--- Data lines ---
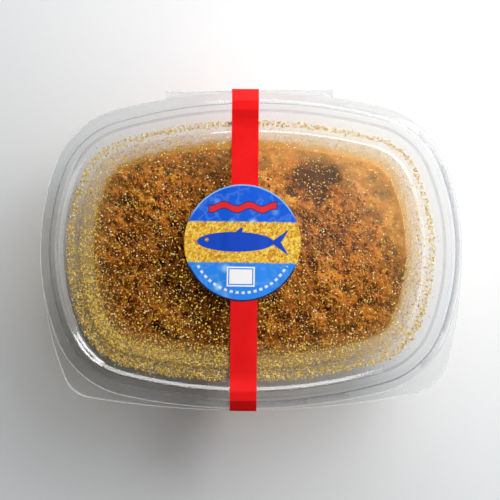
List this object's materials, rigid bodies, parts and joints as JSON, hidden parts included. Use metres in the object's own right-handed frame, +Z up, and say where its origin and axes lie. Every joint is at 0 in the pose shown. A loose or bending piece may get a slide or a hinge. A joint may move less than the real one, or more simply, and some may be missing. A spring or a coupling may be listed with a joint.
{
  "type": "tub of grated mullet bottarga",
  "caption": "Shut clear plastic tub with a hinged lid, filled with golden-brown grated mullet bottarga and sealed by a strip of red tape under a round label.",
  "frame": {"origin": "centre of the bounding box, on the plane the foot stands on", "axes": "+X across the wide side, +Y towards the hinge, +Z up through the lid"},
  "size_m": [0.1446, 0.1108, 0.0371],
  "materials": {
    "clear_tub": "clear thermoformed sheet, glossy on both sides",
    "clear_lid": "clear thermoformed sheet, glossy, with roe dust on its inside",
    "grated_roe": "grated dried roe, golden to dark brown, dry and slightly waxy",
    "red_tape": "smooth red adhesive tape, half gloss",
    "printed_label": "coated paper label printed in blue and gold fields, half gloss"
  },
  "bodies": {
    "root": {"tub": "clear_tub", "lid": "clear_lid", "bottarga": "grated_roe", "seal_tape": "red_tape", "label": "printed_label"}
  },
  "joints": []
}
---
> _What is expected_: Tally the lines of the listing in which the word "materials" occurs, and state the total alone.

> _Reply_: 2